Problem requirements → Stop after the line with "(-S, S, 0)], a.m)": repeat exactly every line before it, beginning with the first, and that line itself.

Data block →
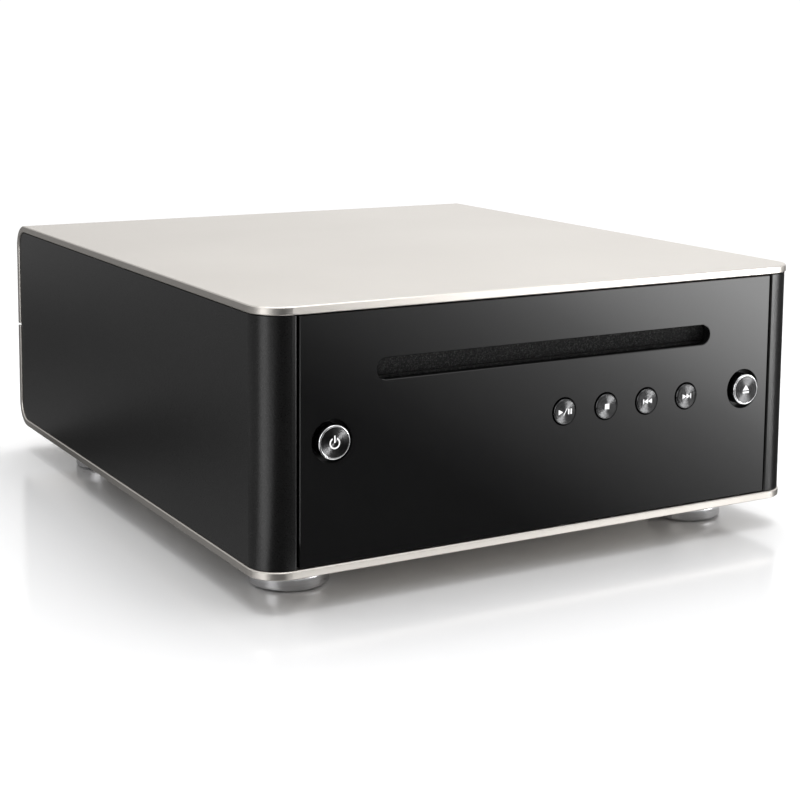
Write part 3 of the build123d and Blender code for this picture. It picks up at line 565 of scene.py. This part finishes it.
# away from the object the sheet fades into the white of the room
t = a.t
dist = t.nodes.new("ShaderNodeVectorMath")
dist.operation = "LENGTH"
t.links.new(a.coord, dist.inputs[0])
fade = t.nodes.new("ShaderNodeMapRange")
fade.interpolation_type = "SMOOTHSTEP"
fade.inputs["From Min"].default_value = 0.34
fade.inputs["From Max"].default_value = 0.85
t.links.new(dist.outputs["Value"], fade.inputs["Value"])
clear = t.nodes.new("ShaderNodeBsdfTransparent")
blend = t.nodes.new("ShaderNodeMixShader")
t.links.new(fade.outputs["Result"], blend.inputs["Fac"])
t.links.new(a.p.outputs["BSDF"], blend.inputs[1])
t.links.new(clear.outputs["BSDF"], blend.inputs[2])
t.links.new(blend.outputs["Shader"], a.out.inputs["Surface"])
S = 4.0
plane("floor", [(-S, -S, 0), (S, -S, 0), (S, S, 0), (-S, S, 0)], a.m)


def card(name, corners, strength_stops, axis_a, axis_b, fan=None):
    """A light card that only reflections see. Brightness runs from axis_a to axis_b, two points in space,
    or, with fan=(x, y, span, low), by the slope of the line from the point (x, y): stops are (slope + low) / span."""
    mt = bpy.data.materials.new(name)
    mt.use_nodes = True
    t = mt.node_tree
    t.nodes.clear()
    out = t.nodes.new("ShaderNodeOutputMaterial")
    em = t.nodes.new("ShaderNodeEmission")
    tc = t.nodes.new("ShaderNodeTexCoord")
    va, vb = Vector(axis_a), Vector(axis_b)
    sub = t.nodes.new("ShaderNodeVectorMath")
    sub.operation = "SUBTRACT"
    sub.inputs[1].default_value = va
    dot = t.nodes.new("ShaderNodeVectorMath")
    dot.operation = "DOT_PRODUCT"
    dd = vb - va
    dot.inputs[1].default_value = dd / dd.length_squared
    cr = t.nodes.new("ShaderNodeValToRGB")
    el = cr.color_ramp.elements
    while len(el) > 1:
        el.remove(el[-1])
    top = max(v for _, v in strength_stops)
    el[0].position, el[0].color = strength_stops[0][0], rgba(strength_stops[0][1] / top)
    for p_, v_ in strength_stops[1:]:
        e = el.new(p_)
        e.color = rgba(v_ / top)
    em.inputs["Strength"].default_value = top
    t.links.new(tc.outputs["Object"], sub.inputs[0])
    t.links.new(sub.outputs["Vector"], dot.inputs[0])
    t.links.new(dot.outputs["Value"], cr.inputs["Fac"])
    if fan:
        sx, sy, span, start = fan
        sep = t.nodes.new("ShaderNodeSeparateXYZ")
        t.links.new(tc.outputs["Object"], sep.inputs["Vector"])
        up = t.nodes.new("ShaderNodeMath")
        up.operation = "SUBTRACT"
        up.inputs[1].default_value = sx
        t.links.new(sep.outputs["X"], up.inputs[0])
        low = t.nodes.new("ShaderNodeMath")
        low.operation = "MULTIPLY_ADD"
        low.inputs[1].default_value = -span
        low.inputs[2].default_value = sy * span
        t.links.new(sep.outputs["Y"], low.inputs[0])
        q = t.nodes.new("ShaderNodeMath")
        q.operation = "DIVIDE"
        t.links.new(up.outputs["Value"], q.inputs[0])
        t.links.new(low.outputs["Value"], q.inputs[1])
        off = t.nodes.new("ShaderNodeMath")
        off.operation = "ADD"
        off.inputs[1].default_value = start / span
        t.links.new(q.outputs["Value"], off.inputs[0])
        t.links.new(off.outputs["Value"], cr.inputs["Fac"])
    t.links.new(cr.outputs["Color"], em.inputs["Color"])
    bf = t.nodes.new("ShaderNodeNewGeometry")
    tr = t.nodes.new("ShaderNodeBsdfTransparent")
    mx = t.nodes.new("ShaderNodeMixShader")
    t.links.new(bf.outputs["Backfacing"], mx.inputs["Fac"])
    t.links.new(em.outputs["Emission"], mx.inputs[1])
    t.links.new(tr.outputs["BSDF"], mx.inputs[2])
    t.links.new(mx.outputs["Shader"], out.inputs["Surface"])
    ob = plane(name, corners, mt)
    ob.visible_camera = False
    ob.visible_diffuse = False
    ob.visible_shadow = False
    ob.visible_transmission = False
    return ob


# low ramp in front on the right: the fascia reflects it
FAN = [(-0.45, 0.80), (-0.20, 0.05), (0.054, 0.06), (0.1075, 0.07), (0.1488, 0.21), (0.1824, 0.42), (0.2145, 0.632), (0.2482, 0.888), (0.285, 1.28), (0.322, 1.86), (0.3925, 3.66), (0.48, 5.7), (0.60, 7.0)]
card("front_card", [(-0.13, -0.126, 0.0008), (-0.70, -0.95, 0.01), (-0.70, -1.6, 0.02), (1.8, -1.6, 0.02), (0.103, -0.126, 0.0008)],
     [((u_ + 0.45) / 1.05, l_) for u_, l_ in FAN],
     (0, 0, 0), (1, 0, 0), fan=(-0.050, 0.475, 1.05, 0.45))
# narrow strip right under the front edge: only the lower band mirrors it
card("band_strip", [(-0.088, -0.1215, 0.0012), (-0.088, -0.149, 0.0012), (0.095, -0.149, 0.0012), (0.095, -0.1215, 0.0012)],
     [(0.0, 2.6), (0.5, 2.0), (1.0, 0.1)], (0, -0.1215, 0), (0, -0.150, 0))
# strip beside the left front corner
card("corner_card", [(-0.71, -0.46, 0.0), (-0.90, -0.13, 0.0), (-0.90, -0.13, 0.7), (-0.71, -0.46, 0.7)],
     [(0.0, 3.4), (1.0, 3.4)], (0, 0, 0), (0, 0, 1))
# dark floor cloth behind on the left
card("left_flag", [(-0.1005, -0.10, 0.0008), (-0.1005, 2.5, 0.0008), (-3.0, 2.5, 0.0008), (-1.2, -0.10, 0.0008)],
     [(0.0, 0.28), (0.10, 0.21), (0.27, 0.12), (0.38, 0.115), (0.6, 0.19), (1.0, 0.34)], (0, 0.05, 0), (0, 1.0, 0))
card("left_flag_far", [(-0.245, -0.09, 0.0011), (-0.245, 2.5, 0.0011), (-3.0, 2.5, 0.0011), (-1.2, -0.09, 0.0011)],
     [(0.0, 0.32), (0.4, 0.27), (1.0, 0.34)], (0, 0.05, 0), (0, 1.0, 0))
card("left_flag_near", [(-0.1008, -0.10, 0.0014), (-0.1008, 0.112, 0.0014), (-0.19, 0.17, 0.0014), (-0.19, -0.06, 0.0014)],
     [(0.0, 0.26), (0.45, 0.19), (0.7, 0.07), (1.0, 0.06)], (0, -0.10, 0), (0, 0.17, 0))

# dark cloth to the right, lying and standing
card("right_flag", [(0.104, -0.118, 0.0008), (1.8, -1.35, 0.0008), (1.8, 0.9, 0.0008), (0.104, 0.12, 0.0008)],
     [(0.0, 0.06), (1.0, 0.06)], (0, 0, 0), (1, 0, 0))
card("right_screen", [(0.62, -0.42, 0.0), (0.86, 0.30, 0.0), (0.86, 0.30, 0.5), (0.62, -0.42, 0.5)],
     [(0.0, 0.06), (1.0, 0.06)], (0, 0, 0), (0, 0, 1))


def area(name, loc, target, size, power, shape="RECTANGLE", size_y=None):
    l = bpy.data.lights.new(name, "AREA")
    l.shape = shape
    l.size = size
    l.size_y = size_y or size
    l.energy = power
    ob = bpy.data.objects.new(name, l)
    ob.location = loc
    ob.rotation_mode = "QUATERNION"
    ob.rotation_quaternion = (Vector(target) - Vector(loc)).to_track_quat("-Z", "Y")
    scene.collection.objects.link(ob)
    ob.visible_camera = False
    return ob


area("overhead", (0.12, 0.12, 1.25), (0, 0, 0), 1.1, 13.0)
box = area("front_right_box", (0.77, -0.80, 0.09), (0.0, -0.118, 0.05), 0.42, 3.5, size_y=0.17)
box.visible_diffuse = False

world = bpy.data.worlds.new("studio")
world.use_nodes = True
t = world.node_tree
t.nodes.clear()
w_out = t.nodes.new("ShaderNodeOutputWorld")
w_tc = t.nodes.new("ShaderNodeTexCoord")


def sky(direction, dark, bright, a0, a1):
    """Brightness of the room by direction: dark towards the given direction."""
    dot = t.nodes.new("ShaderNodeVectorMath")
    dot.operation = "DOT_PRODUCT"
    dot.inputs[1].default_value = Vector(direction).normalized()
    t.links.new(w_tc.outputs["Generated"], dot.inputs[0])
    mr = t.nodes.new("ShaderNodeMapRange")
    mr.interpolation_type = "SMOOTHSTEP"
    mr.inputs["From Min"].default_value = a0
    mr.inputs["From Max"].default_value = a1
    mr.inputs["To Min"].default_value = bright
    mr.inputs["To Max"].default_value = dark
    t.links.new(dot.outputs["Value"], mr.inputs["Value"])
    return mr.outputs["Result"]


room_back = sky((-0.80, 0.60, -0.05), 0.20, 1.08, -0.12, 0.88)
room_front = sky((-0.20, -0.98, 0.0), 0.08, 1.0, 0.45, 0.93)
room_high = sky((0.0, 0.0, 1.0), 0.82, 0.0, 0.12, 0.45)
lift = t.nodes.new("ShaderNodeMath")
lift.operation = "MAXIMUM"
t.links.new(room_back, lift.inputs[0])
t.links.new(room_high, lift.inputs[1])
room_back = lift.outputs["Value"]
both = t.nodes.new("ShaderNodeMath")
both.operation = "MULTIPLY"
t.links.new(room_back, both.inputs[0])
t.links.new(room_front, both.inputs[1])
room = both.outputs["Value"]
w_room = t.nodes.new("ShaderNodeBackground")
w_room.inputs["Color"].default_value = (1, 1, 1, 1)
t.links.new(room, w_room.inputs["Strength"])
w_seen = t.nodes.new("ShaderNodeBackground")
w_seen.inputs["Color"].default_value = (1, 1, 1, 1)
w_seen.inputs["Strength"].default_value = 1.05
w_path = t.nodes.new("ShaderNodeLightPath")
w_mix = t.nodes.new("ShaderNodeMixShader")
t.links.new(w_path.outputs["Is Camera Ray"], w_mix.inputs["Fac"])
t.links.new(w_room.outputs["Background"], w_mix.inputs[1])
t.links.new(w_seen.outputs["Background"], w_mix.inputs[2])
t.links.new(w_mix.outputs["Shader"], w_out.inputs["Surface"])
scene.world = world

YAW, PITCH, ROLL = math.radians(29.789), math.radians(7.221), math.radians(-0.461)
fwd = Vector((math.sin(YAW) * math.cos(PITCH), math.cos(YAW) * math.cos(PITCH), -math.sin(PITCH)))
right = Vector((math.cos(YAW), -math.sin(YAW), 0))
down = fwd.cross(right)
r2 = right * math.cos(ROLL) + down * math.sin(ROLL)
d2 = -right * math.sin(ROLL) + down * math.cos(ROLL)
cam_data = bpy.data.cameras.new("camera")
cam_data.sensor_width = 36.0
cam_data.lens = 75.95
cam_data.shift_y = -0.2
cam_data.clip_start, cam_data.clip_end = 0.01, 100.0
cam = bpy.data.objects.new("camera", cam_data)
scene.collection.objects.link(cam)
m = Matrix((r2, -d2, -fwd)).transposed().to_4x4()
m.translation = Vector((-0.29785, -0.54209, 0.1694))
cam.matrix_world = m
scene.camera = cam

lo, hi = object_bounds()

Finished task →
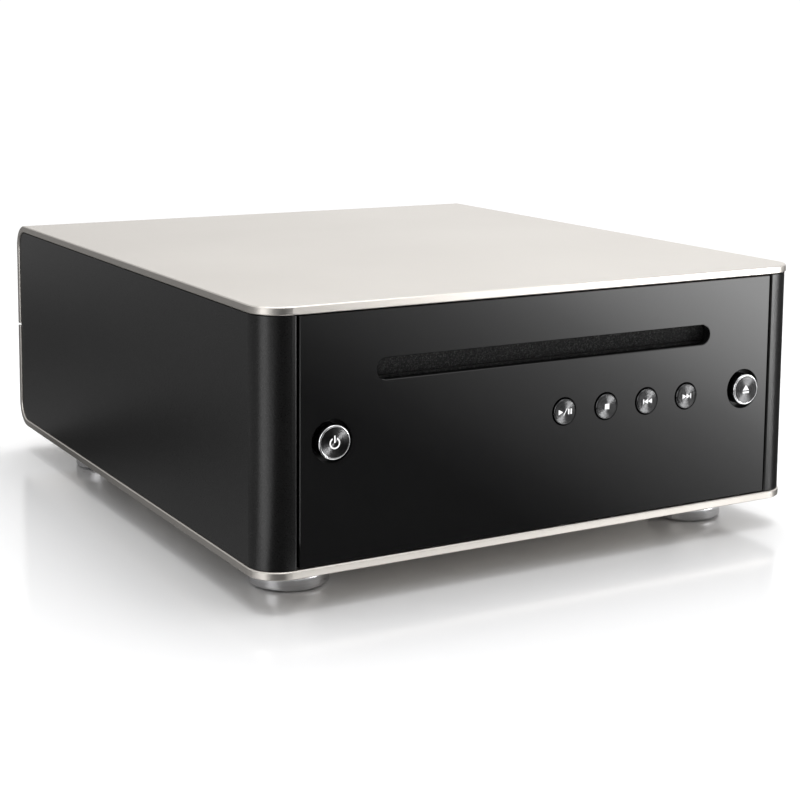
Write part 3 of the build123d and Blender code for this picture. It picks up at line 565 of scene.py. This part finishes it.
# away from the object the sheet fades into the white of the room
t = a.t
dist = t.nodes.new("ShaderNodeVectorMath")
dist.operation = "LENGTH"
t.links.new(a.coord, dist.inputs[0])
fade = t.nodes.new("ShaderNodeMapRange")
fade.interpolation_type = "SMOOTHSTEP"
fade.inputs["From Min"].default_value = 0.34
fade.inputs["From Max"].default_value = 0.85
t.links.new(dist.outputs["Value"], fade.inputs["Value"])
clear = t.nodes.new("ShaderNodeBsdfTransparent")
blend = t.nodes.new("ShaderNodeMixShader")
t.links.new(fade.outputs["Result"], blend.inputs["Fac"])
t.links.new(a.p.outputs["BSDF"], blend.inputs[1])
t.links.new(clear.outputs["BSDF"], blend.inputs[2])
t.links.new(blend.outputs["Shader"], a.out.inputs["Surface"])
S = 4.0
plane("floor", [(-S, -S, 0), (S, -S, 0), (S, S, 0), (-S, S, 0)], a.m)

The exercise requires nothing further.